### [RECORDS FOR THIS EXERCISE]
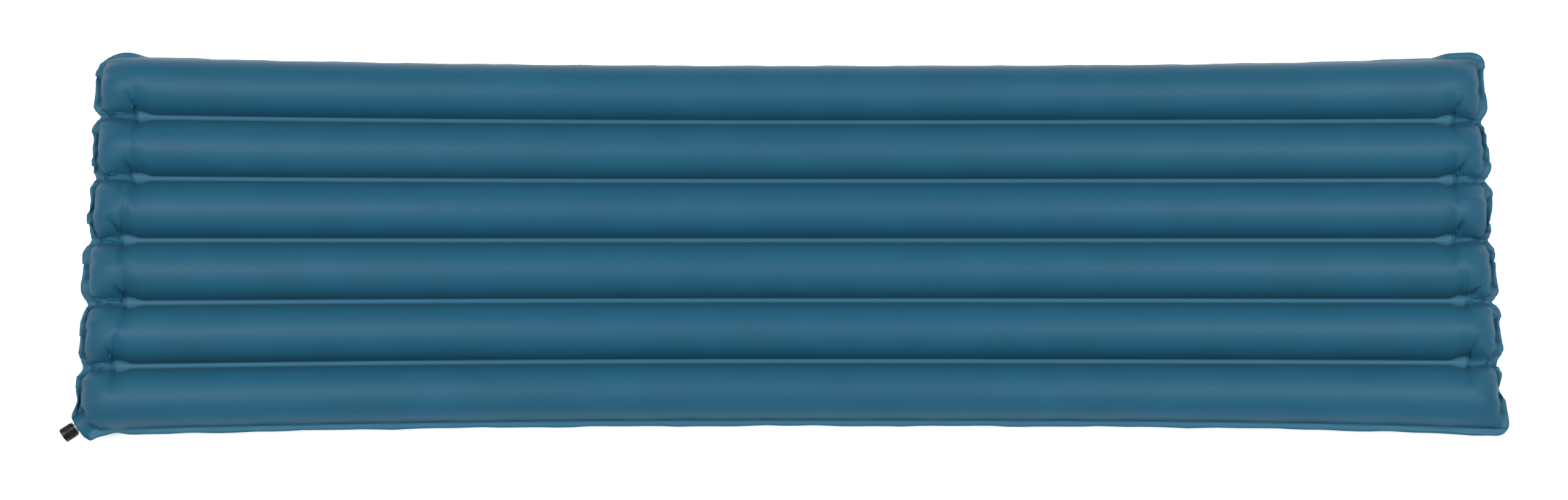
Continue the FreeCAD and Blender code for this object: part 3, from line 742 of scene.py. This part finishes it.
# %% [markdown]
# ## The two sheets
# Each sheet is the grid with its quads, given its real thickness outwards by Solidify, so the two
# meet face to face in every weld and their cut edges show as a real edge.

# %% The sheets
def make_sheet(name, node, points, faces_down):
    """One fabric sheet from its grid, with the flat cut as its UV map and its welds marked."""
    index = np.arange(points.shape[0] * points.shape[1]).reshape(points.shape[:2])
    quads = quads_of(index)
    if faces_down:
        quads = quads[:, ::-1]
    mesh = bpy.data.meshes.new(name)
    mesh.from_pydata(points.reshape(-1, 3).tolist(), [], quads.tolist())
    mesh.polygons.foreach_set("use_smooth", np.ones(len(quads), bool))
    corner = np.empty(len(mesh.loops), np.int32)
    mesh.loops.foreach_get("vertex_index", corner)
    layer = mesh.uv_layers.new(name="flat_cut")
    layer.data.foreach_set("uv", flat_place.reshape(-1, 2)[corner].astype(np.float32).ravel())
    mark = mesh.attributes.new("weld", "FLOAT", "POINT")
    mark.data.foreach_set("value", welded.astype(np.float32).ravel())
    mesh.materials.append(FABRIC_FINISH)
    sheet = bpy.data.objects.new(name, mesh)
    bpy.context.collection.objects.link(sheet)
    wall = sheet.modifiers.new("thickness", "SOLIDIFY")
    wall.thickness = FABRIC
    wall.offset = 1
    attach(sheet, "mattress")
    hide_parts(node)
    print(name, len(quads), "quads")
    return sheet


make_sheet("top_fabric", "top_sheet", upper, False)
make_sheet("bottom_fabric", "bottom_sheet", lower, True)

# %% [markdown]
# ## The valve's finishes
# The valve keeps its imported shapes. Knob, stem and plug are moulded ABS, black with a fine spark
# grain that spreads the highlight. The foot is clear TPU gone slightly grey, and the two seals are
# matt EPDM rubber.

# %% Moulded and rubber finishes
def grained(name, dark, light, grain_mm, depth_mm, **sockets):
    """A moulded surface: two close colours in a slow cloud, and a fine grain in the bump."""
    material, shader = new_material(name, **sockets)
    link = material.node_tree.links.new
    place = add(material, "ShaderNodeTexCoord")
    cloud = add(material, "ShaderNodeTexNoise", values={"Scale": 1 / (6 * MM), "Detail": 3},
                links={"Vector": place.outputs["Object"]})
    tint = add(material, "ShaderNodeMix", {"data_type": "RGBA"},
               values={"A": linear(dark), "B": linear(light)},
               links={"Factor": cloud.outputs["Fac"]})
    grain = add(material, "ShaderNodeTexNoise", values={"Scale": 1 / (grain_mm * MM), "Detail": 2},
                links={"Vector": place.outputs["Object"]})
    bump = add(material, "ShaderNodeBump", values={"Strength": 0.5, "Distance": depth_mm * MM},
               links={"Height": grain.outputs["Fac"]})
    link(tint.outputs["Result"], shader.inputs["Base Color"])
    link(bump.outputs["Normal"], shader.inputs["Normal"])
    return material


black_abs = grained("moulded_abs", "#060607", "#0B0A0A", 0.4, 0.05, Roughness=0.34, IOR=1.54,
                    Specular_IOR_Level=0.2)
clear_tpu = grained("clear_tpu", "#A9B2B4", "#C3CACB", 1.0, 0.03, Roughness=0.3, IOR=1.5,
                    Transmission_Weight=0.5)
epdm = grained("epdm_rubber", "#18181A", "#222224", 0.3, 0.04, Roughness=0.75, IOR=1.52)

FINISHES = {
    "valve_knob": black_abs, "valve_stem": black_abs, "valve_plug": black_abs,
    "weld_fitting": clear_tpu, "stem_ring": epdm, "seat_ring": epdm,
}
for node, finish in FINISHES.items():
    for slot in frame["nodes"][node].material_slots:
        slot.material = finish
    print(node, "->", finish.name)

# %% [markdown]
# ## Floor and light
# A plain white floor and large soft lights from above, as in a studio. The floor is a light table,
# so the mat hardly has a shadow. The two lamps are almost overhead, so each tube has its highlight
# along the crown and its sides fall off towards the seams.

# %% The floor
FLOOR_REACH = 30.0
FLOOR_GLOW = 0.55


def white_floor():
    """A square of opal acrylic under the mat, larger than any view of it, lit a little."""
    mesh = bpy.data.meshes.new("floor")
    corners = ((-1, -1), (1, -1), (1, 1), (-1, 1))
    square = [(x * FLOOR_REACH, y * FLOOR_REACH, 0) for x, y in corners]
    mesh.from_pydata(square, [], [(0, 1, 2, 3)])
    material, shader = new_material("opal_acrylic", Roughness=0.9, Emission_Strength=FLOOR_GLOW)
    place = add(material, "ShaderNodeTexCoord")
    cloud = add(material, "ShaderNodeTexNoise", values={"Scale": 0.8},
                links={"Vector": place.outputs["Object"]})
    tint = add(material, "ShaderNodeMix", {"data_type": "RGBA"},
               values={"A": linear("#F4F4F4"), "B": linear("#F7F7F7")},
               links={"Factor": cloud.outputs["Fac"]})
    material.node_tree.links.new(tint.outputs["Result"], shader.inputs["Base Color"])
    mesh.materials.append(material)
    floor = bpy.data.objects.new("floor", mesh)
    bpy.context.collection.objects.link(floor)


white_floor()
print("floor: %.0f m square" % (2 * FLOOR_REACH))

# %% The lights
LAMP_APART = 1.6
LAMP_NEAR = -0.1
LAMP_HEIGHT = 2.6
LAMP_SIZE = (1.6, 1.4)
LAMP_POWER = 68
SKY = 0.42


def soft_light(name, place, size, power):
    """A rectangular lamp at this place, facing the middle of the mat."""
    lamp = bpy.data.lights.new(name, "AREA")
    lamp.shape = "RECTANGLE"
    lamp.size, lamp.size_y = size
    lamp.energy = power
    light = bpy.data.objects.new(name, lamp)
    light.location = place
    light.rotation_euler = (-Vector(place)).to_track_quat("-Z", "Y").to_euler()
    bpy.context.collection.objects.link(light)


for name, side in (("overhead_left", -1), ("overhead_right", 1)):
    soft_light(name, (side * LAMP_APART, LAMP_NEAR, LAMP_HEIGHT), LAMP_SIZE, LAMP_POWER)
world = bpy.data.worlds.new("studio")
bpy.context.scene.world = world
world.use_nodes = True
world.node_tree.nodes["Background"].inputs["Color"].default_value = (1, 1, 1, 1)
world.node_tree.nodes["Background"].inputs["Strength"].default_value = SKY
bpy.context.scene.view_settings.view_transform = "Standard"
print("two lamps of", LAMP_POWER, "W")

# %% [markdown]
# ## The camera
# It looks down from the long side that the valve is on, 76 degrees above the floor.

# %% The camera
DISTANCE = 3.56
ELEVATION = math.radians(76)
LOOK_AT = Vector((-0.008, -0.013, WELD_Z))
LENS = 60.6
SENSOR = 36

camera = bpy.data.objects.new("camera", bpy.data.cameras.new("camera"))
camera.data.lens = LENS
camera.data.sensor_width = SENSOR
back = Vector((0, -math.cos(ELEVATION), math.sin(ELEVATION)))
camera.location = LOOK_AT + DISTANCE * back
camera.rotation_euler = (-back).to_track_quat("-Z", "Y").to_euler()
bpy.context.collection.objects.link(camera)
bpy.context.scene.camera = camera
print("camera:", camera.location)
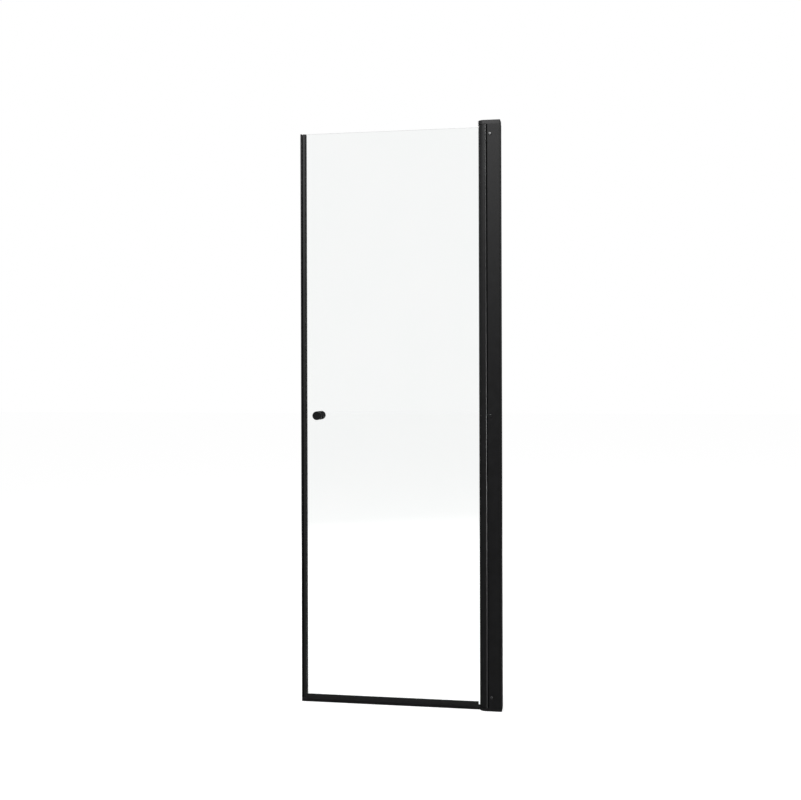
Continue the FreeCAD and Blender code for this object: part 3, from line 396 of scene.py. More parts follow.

### [EXERCISE DIRECTIONS]
Write every record out again, unaltered.

### [ANSWER]
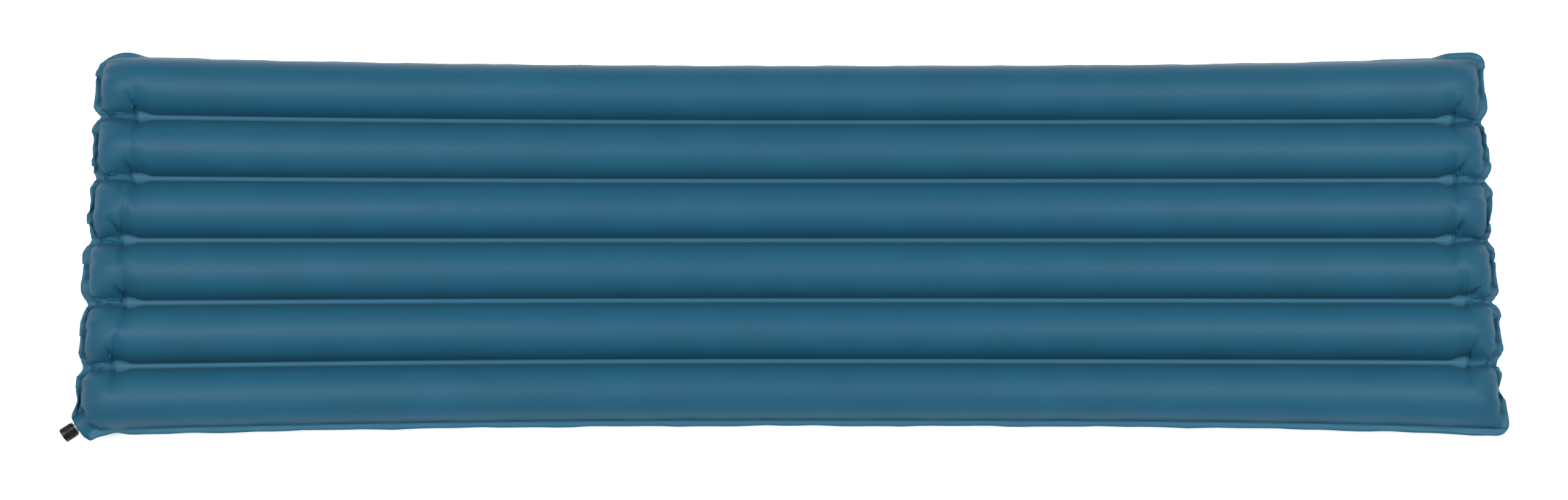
Continue the FreeCAD and Blender code for this object: part 3, from line 742 of scene.py. This part finishes it.
# %% [markdown]
# ## The two sheets
# Each sheet is the grid with its quads, given its real thickness outwards by Solidify, so the two
# meet face to face in every weld and their cut edges show as a real edge.

# %% The sheets
def make_sheet(name, node, points, faces_down):
    """One fabric sheet from its grid, with the flat cut as its UV map and its welds marked."""
    index = np.arange(points.shape[0] * points.shape[1]).reshape(points.shape[:2])
    quads = quads_of(index)
    if faces_down:
        quads = quads[:, ::-1]
    mesh = bpy.data.meshes.new(name)
    mesh.from_pydata(points.reshape(-1, 3).tolist(), [], quads.tolist())
    mesh.polygons.foreach_set("use_smooth", np.ones(len(quads), bool))
    corner = np.empty(len(mesh.loops), np.int32)
    mesh.loops.foreach_get("vertex_index", corner)
    layer = mesh.uv_layers.new(name="flat_cut")
    layer.data.foreach_set("uv", flat_place.reshape(-1, 2)[corner].astype(np.float32).ravel())
    mark = mesh.attributes.new("weld", "FLOAT", "POINT")
    mark.data.foreach_set("value", welded.astype(np.float32).ravel())
    mesh.materials.append(FABRIC_FINISH)
    sheet = bpy.data.objects.new(name, mesh)
    bpy.context.collection.objects.link(sheet)
    wall = sheet.modifiers.new("thickness", "SOLIDIFY")
    wall.thickness = FABRIC
    wall.offset = 1
    attach(sheet, "mattress")
    hide_parts(node)
    print(name, len(quads), "quads")
    return sheet


make_sheet("top_fabric", "top_sheet", upper, False)
make_sheet("bottom_fabric", "bottom_sheet", lower, True)

# %% [markdown]
# ## The valve's finishes
# The valve keeps its imported shapes. Knob, stem and plug are moulded ABS, black with a fine spark
# grain that spreads the highlight. The foot is clear TPU gone slightly grey, and the two seals are
# matt EPDM rubber.

# %% Moulded and rubber finishes
def grained(name, dark, light, grain_mm, depth_mm, **sockets):
    """A moulded surface: two close colours in a slow cloud, and a fine grain in the bump."""
    material, shader = new_material(name, **sockets)
    link = material.node_tree.links.new
    place = add(material, "ShaderNodeTexCoord")
    cloud = add(material, "ShaderNodeTexNoise", values={"Scale": 1 / (6 * MM), "Detail": 3},
                links={"Vector": place.outputs["Object"]})
    tint = add(material, "ShaderNodeMix", {"data_type": "RGBA"},
               values={"A": linear(dark), "B": linear(light)},
               links={"Factor": cloud.outputs["Fac"]})
    grain = add(material, "ShaderNodeTexNoise", values={"Scale": 1 / (grain_mm * MM), "Detail": 2},
                links={"Vector": place.outputs["Object"]})
    bump = add(material, "ShaderNodeBump", values={"Strength": 0.5, "Distance": depth_mm * MM},
               links={"Height": grain.outputs["Fac"]})
    link(tint.outputs["Result"], shader.inputs["Base Color"])
    link(bump.outputs["Normal"], shader.inputs["Normal"])
    return material


black_abs = grained("moulded_abs", "#060607", "#0B0A0A", 0.4, 0.05, Roughness=0.34, IOR=1.54,
                    Specular_IOR_Level=0.2)
clear_tpu = grained("clear_tpu", "#A9B2B4", "#C3CACB", 1.0, 0.03, Roughness=0.3, IOR=1.5,
                    Transmission_Weight=0.5)
epdm = grained("epdm_rubber", "#18181A", "#222224", 0.3, 0.04, Roughness=0.75, IOR=1.52)

FINISHES = {
    "valve_knob": black_abs, "valve_stem": black_abs, "valve_plug": black_abs,
    "weld_fitting": clear_tpu, "stem_ring": epdm, "seat_ring": epdm,
}
for node, finish in FINISHES.items():
    for slot in frame["nodes"][node].material_slots:
        slot.material = finish
    print(node, "->", finish.name)

# %% [markdown]
# ## Floor and light
# A plain white floor and large soft lights from above, as in a studio. The floor is a light table,
# so the mat hardly has a shadow. The two lamps are almost overhead, so each tube has its highlight
# along the crown and its sides fall off towards the seams.

# %% The floor
FLOOR_REACH = 30.0
FLOOR_GLOW = 0.55


def white_floor():
    """A square of opal acrylic under the mat, larger than any view of it, lit a little."""
    mesh = bpy.data.meshes.new("floor")
    corners = ((-1, -1), (1, -1), (1, 1), (-1, 1))
    square = [(x * FLOOR_REACH, y * FLOOR_REACH, 0) for x, y in corners]
    mesh.from_pydata(square, [], [(0, 1, 2, 3)])
    material, shader = new_material("opal_acrylic", Roughness=0.9, Emission_Strength=FLOOR_GLOW)
    place = add(material, "ShaderNodeTexCoord")
    cloud = add(material, "ShaderNodeTexNoise", values={"Scale": 0.8},
                links={"Vector": place.outputs["Object"]})
    tint = add(material, "ShaderNodeMix", {"data_type": "RGBA"},
               values={"A": linear("#F4F4F4"), "B": linear("#F7F7F7")},
               links={"Factor": cloud.outputs["Fac"]})
    material.node_tree.links.new(tint.outputs["Result"], shader.inputs["Base Color"])
    mesh.materials.append(material)
    floor = bpy.data.objects.new("floor", mesh)
    bpy.context.collection.objects.link(floor)


white_floor()
print("floor: %.0f m square" % (2 * FLOOR_REACH))

# %% The lights
LAMP_APART = 1.6
LAMP_NEAR = -0.1
LAMP_HEIGHT = 2.6
LAMP_SIZE = (1.6, 1.4)
LAMP_POWER = 68
SKY = 0.42


def soft_light(name, place, size, power):
    """A rectangular lamp at this place, facing the middle of the mat."""
    lamp = bpy.data.lights.new(name, "AREA")
    lamp.shape = "RECTANGLE"
    lamp.size, lamp.size_y = size
    lamp.energy = power
    light = bpy.data.objects.new(name, lamp)
    light.location = place
    light.rotation_euler = (-Vector(place)).to_track_quat("-Z", "Y").to_euler()
    bpy.context.collection.objects.link(light)


for name, side in (("overhead_left", -1), ("overhead_right", 1)):
    soft_light(name, (side * LAMP_APART, LAMP_NEAR, LAMP_HEIGHT), LAMP_SIZE, LAMP_POWER)
world = bpy.data.worlds.new("studio")
bpy.context.scene.world = world
world.use_nodes = True
world.node_tree.nodes["Background"].inputs["Color"].default_value = (1, 1, 1, 1)
world.node_tree.nodes["Background"].inputs["Strength"].default_value = SKY
bpy.context.scene.view_settings.view_transform = "Standard"
print("two lamps of", LAMP_POWER, "W")

# %% [markdown]
# ## The camera
# It looks down from the long side that the valve is on, 76 degrees above the floor.

# %% The camera
DISTANCE = 3.56
ELEVATION = math.radians(76)
LOOK_AT = Vector((-0.008, -0.013, WELD_Z))
LENS = 60.6
SENSOR = 36

camera = bpy.data.objects.new("camera", bpy.data.cameras.new("camera"))
camera.data.lens = LENS
camera.data.sensor_width = SENSOR
back = Vector((0, -math.cos(ELEVATION), math.sin(ELEVATION)))
camera.location = LOOK_AT + DISTANCE * back
camera.rotation_euler = (-back).to_track_quat("-Z", "Y").to_euler()
bpy.context.collection.objects.link(camera)
bpy.context.scene.camera = camera
print("camera:", camera.location)
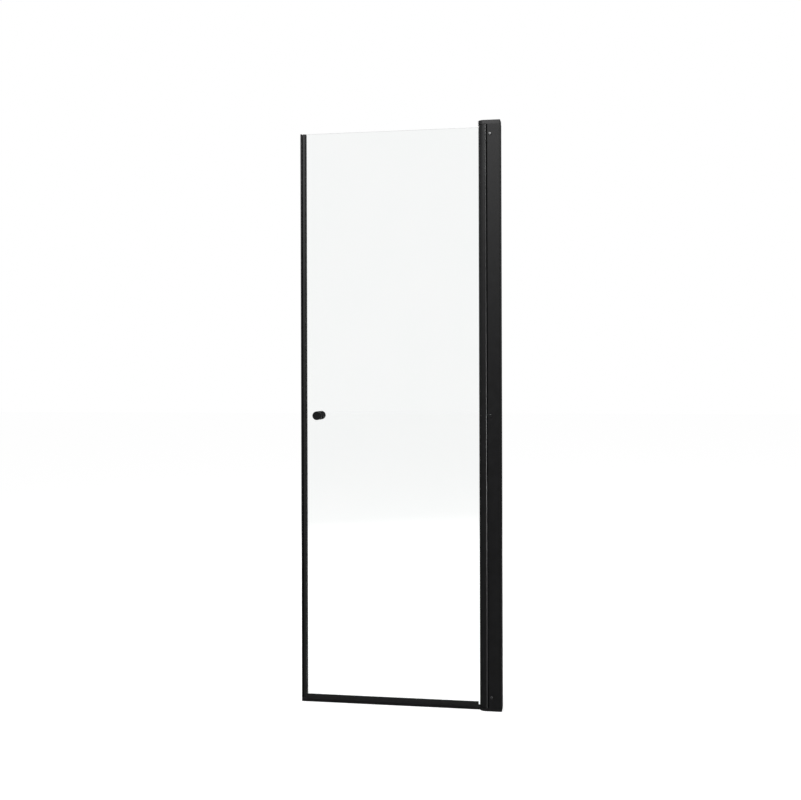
Continue the FreeCAD and Blender code for this object: part 3, from line 396 of scene.py. More parts follow.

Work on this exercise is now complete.